From the listing below, pull out every line where the string "node" appears.

★ ★ ★ ★ ★

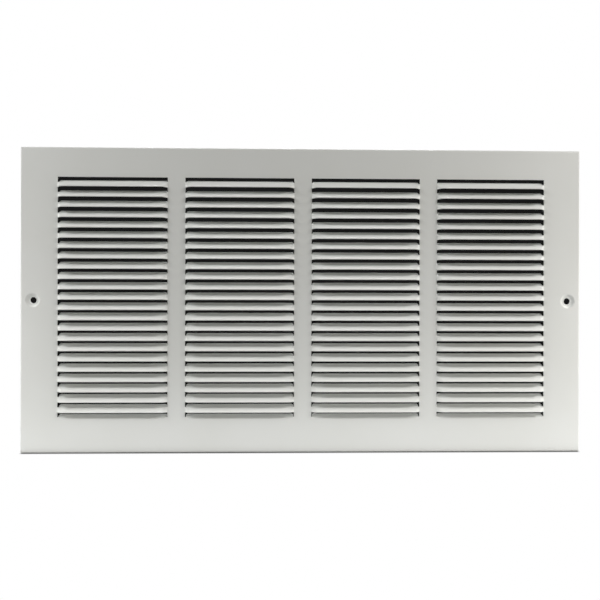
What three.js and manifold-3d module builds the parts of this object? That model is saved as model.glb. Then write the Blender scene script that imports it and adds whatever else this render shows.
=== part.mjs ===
// Return-air grille: one pressing in white coated steel sheet, for a nominal 16 x 8 inch duct opening.
// The sheet carries four banks of lanced louvres, a turned-back rim and two dished screw seats.
// The pressing is held here as its formed zones, each one a closed solid that butts against the next.
//
// Frame, in millimetres: +X to the right seen from the room, +Z up, +Y into the wall.
// The origin is the middle of the wall plane, on which the rear edge of the rim rests.

import * as THREE from "three";
import { mergeVertices } from "three/addons/utils/BufferGeometryUtils.js";
import Module from "manifold-3d";

const wasm = await Module();
wasm.setup();

// Face and sheet
const FACE_WIDTH = 452;
const FACE_HEIGHT = 245.6;
const SHEET = 0.7;

// Rim: the edge of the sheet turned back towards the wall
const RIM_DEPTH = 6;
const BEND_RADIUS = 1.5; // outside of the bend
const BEND_STEPS = 4;

// Plain margins round the louvres, and the strips between the banks
const TOP_MARGIN = 23.8;
const BOTTOM_MARGIN = 26.5; // the least: what the louvre pitch leaves over is added to it
const SIDE_MARGIN = 29.3;
const MULLION_WIDTH = 13.8;
const BANK_COUNT = 4;
const BANK_BORDER = 2; // flat strip round a bank that belongs to the bank

// Louvres: blades between straight cuts, upper edge pressed back and lower edge pressed forward
const LOUVRE_PITCH = 8.21;
const BLADE_STANDOUT = 3.1; // lower edge, in front of the face
const BLADE_RECESS = 3.6; // rear of the upper edge, behind the face
const BLADE_DROP = 2.8; // rear of the upper edge, below the cut above it
const BLADE_RISE = 0.65; // front of the lower edge, above the cut below it
const END_NOTCH = 4; // height cut free at each end of a blade
const END_TAPER = 6.5; // length over which a blade twists out of the sheet
const LIP_HEIGHT = 5.6; // the lip under the last cut, which is only pressed back
const LIP_RECESS = 3.6;
const LIP_DROP = 2;
const JOIN_DEPTH = 0.5; // how far blade ends, lip and dish run into the sheet round them

// Screw seats, half-way up the side margins
const SCREW_HOLE_DIAMETER = 5;
const SEAT_DIAMETER = 7.4; // flat ring at the bottom of the dish
const DISH_DIAMETER = 12;
const DISH_DEPTH = 1.2;
const SCREW_EDGE_DISTANCE = 9.9; // hole centre to the side of the grille
const PATCH_HEIGHT = 24; // length of side margin that belongs to the seat
const ROUND_STEPS = 32;

const FACE_Y = -RIM_DEPTH;
const HALF_WIDTH = FACE_WIDTH / 2;
const HALF_HEIGHT = FACE_HEIGHT / 2;
const FLAT_HALF_WIDTH = HALF_WIDTH - BEND_RADIUS;
const FLAT_HALF_HEIGHT = HALF_HEIGHT - BEND_RADIUS;

const FIELD_LEFT = SIDE_MARGIN - HALF_WIDTH;
const SLOT_LENGTH = (FACE_WIDTH - 2 * SIDE_MARGIN - (BANK_COUNT - 1) * MULLION_WIDTH) / BANK_COUNT;
const FIRST_CUT = HALF_HEIGHT - TOP_MARGIN;
const CUT_ROOM = FACE_HEIGHT - TOP_MARGIN - BOTTOM_MARGIN - LIP_HEIGHT;
const BLADE_COUNT = Math.floor(CUT_ROOM / LOUVRE_PITCH);
const LAST_CUT = FIRST_CUT - BLADE_COUNT * LOUVRE_PITCH;
const BANK_TOP = FIRST_CUT + BANK_BORDER;
const BANK_BOTTOM = LAST_CUT - LIP_HEIGHT - BANK_BORDER;

const grille = new THREE.Group();

function coatedSteel() {
  return new THREE.MeshStandardMaterial({ color: "#dfe0da", roughness: 0.42, metalness: 0 });
}

function addPiece(name, geometry, x = 0, y = 0, z = 0) {
  const piece = new THREE.Mesh(geometry, coatedSteel());
  piece.name = name;
  piece.position.set(x, y, z);
  grille.add(piece);
}

// A closed solid through sections, each a list of points in the same order round the same outline.
function loft(sections, outline) {
  const count = outline.length;
  const points = sections.flat();
  const faces = [];
  for (let s = 0; s < sections.length - 1; s++) {
    for (let i = 0; i < count; i++) {
      const a = s * count + i;
      const b = s * count + ((i + 1) % count);
      faces.push(a, b, b + count, a, b + count, a + count);
    }
  }
  const last = (sections.length - 1) * count;
  for (const [a, b, c] of THREE.ShapeUtils.triangulateShape(outline, [])) {
    faces.push(a, c, b);
    faces.push(last + a, last + b, last + c);
  }
  const geometry = new THREE.BufferGeometry().setFromPoints(points);
  geometry.setIndex(faces);
  return geometry;
}

// A flat outline in X and Z, as sheet with its front on the face of the grille.
function flatSheet(shape) {
  const geometry = new THREE.ExtrudeGeometry(shape, {
    depth: SHEET,
    bevelEnabled: false,
    curveSegments: ROUND_STEPS,
  });
  return geometry.rotateX(Math.PI / 2).translate(0, FACE_Y + SHEET, 0);
}

function rectangle(left, right, bottom, top, PathType = THREE.Shape) {
  return new PathType([
    new THREE.Vector2(left, bottom),
    new THREE.Vector2(right, bottom),
    new THREE.Vector2(right, top),
    new THREE.Vector2(left, top),
  ]);
}

function asSolid(geometry) {
  const bare = geometry.clone().deleteAttribute("normal").deleteAttribute("uv");
  const merged = mergeVertices(bare, 1e-4);
  const index = merged.index.array;
  const vertProperties = merged.attributes.position.array;
  return new wasm.Manifold(
    new wasm.Mesh({ numProp: 3, vertProperties, triVerts: new Uint32Array(index) }),
  );
}

function asGeometry(solid) {
  const mesh = solid.getMesh();
  const geometry = new THREE.BufferGeometry();
  geometry.setAttribute("position", new THREE.BufferAttribute(mesh.vertProperties, 3));
  geometry.setIndex(new THREE.BufferAttribute(mesh.triVerts, 1));
  geometry.computeVertexNormals();
  return geometry;
}

// Margins

function addMargins() {
  const top = rectangle(-FLAT_HALF_WIDTH, FLAT_HALF_WIDTH, BANK_TOP, FLAT_HALF_HEIGHT);
  const bottom = rectangle(-FLAT_HALF_WIDTH, FLAT_HALF_WIDTH, -FLAT_HALF_HEIGHT, BANK_BOTTOM);
  addPiece("top_margin", flatSheet(top));
  addPiece("bottom_margin", flatSheet(bottom));
}

// Each side margin has plain sheet above and below the patch with the screw seat: a shallow dish
// with a flat ring round the hole.
function screwSeat(left, right, holeX) {
  const patch = rectangle(left, right, -PATCH_HEIGHT / 2, PATCH_HEIGHT / 2);
  const opening = new THREE.Path();
  opening.absarc(holeX, 0, DISH_DIAMETER / 2, 0, 2 * Math.PI);
  patch.holes.push(opening);
  const profile = [
    [DISH_DIAMETER / 2 + JOIN_DEPTH, 0],
    [DISH_DIAMETER / 2 + JOIN_DEPTH, SHEET],
    [DISH_DIAMETER / 2, SHEET],
    [SEAT_DIAMETER / 2, DISH_DEPTH + SHEET],
    [SCREW_HOLE_DIAMETER / 2, DISH_DEPTH + SHEET],
    [SCREW_HOLE_DIAMETER / 2, DISH_DEPTH],
    [SEAT_DIAMETER / 2, DISH_DEPTH],
    [DISH_DIAMETER / 2, 0],
    [DISH_DIAMETER / 2 + JOIN_DEPTH, 0],
  ].map(([radius, depth]) => new THREE.Vector2(radius, depth));
  const dish = new THREE.LatheGeometry(profile, ROUND_STEPS).translate(holeX, FACE_Y, 0);
  return asGeometry(asSolid(flatSheet(patch)).add(asSolid(dish)));
}

function addSides() {
  for (const [name, side] of [["left", -1], ["right", 1]]) {
    const edges = [side * FLAT_HALF_WIDTH, side * (HALF_WIDTH - SIDE_MARGIN + BANK_BORDER)];
    const [left, right] = edges.sort((a, b) => a - b);
    const upper = rectangle(left, right, PATCH_HEIGHT / 2, BANK_TOP);
    const lower = rectangle(left, right, BANK_BOTTOM, -PATCH_HEIGHT / 2);
    addPiece(name + "_margin_upper", flatSheet(upper));
    addPiece(name + "_margin_lower", flatSheet(lower));
    addPiece(name + "_screw_seat", screwSeat(left, right, side * (HALF_WIDTH - SCREW_EDGE_DISTANCE)));
  }
}

// Rim: four folded flanges, mitred where they meet at the corners

function flangeProfile() {
  const centre = new THREE.Vector2(BEND_RADIUS, FACE_Y + BEND_RADIUS);
  const profile = new THREE.Shape();
  profile.moveTo(SHEET, 0);
  profile.lineTo(0, 0);
  profile.absarc(centre.x, centre.y, BEND_RADIUS, Math.PI, 1.5 * Math.PI, false);
  profile.absarc(centre.x, centre.y, BEND_RADIUS - SHEET, 1.5 * Math.PI, Math.PI, true);
  return profile.extractPoints(BEND_STEPS).shape;
}

function addFlanges() {
  const profile = flangeProfile();
  // A flange along one side: every point of the profile stops on the corner's mitre plane.
  function flange(halfLength, place) {
    const ends = [-1, 1].map((end) => profile.map((p) => place(end * (halfLength - p.x), p.x, p.y)));
    return loft(ends, profile);
  }
  const along = (side) => (s, inset, y) => new THREE.Vector3(side * s, y, side * (HALF_HEIGHT - inset));
  const up = (side) => (s, inset, y) => new THREE.Vector3(side * (HALF_WIDTH - inset), y, -side * s);
  addPiece("top_flange", flange(HALF_WIDTH, along(1)));
  addPiece("bottom_flange", flange(HALF_WIDTH, along(-1)));
  addPiece("right_flange", flange(HALF_HEIGHT, up(1)));
  addPiece("left_flange", flange(HALF_HEIGHT, up(-1)));
}

// Mullions

function addMullions() {
  for (let i = 1; i < BANK_COUNT; i++) {
    const left = FIELD_LEFT + i * SLOT_LENGTH + (i - 1) * MULLION_WIDTH + BANK_BORDER;
    const right = left + MULLION_WIDTH - 2 * BANK_BORDER;
    addPiece("mullion_" + i, flatSheet(rectangle(left, right, BANK_BOTTOM, BANK_TOP)));
  }
}

// Louvre banks

// Sections of a blade or lip from end to end: flat where it joins the border, full form between.
function acrossSlot(flat, full) {
  const stations = [
    [-JOIN_DEPTH, flat],
    [0, flat],
    [END_TAPER, full],
    [SLOT_LENGTH - END_TAPER, full],
    [SLOT_LENGTH, flat],
    [SLOT_LENGTH + JOIN_DEPTH, flat],
  ];
  const sections = stations.map(([x, section]) =>
    section.map((p) => new THREE.Vector3(x, FACE_Y + p.x, p.y)),
  );
  return loft(sections, full);
}

// Sections are (distance behind the face, height) and run up the back and down the front.
function blade(cutAbove, cutBelow) {
  const flat = [
    new THREE.Vector2(0, cutBelow),
    new THREE.Vector2(SHEET, cutBelow),
    new THREE.Vector2(SHEET, cutAbove - END_NOTCH),
    new THREE.Vector2(0, cutAbove - END_NOTCH),
  ];
  const lower = new THREE.Vector2(-BLADE_STANDOUT, cutBelow + BLADE_RISE);
  const upperBack = new THREE.Vector2(BLADE_RECESS, cutAbove - BLADE_DROP);
  const chord = upperBack.clone().sub(lower).normalize();
  const through = new THREE.Vector2(chord.y, -chord.x).multiplyScalar(SHEET);
  const upper = upperBack.clone().sub(through);
  const full = [lower, lower.clone().add(through), upperBack, upper];
  return acrossSlot(flat, full);
}

function lip() {
  const foot = LAST_CUT - LIP_HEIGHT;
  function section(recess) {
    return [
      new THREE.Vector2(0, foot - JOIN_DEPTH),
      new THREE.Vector2(SHEET, foot - JOIN_DEPTH),
      new THREE.Vector2(SHEET, foot),
      new THREE.Vector2(recess, LAST_CUT - LIP_DROP),
      new THREE.Vector2(recess - SHEET, LAST_CUT - LIP_DROP),
      new THREE.Vector2(0, foot),
    ];
  }
  const flat = section(SHEET);
  const full = section(LIP_RECESS);
  return acrossSlot(flat, full);
}

function louvreBank() {
  const border = rectangle(-BANK_BORDER, SLOT_LENGTH + BANK_BORDER, BANK_BOTTOM, BANK_TOP);
  border.holes.push(rectangle(0, SLOT_LENGTH, LAST_CUT - LIP_HEIGHT, FIRST_CUT, THREE.Path));
  let bank = asSolid(flatSheet(border)).add(asSolid(lip()));
  for (let i = 0; i < BLADE_COUNT; i++) {
    const cutAbove = FIRST_CUT - i * LOUVRE_PITCH;
    bank = bank.add(asSolid(blade(cutAbove, cutAbove - LOUVRE_PITCH)));
  }
  return asGeometry(bank);
}

function addBanks() {
  const geometry = louvreBank();
  for (let i = 0; i < BANK_COUNT; i++) {
    const left = FIELD_LEFT + i * (SLOT_LENGTH + MULLION_WIDTH);
    addPiece("louvre_bank_" + (i + 1), geometry, left, 0, 0);
  }
}

addMargins();
addSides();
addFlanges();
addMullions();
addBanks();

export default grille;
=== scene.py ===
"""Return-air grille: a white coated steel pressing with four banks of lanced louvres.

Laid out as an add-on: property groups hold the sizes and finishes, one operator makes each group of
pieces, and a panel in the 3D view's sidebar lists them. Everything is in metres, +Z up, with the wall
plane at Y = 0 and the room on the -Y side.
"""

import math
import random
from bisect import bisect_left

import bmesh
import bpy
from bpy.props import FloatProperty, FloatVectorProperty, PointerProperty
from mathutils import Matrix, Vector
from mathutils.geometry import interpolate_bezier


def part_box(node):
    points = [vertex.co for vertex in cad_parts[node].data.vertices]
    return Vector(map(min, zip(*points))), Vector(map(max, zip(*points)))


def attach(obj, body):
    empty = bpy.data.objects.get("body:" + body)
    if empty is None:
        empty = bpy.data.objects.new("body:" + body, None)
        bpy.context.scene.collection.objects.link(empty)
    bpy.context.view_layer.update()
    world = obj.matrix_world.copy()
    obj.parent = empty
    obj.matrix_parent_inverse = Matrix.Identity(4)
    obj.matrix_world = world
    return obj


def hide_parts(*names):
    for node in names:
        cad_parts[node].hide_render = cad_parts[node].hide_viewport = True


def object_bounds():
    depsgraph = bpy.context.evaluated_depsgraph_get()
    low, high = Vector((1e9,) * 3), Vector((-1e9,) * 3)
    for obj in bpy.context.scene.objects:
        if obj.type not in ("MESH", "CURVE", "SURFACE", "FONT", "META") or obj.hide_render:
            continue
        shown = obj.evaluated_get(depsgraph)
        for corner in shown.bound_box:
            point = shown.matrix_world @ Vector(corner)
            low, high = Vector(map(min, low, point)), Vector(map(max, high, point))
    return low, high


bl_info = {
    "name": "Louvred air grille",
    "version": (1, 0, 0),
    "blender": (4, 5, 0),
    "location": "View3D > Sidebar > Grille",
    "description": "Builds a pressed steel return-air grille round its packed frame",
    "category": "Object",
}

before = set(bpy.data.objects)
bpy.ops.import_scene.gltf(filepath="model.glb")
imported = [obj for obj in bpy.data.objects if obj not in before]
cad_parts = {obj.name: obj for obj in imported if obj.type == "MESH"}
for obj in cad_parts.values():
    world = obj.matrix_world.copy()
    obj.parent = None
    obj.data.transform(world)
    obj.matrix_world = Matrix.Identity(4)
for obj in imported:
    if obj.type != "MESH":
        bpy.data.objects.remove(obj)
CAD_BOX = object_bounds()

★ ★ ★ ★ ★

EXERCISE RESULT:
def part_box(node):
    points = [vertex.co for vertex in cad_parts[node].data.vertices]
    for node in names:
        cad_parts[node].hide_render = cad_parts[node].hide_viewport = True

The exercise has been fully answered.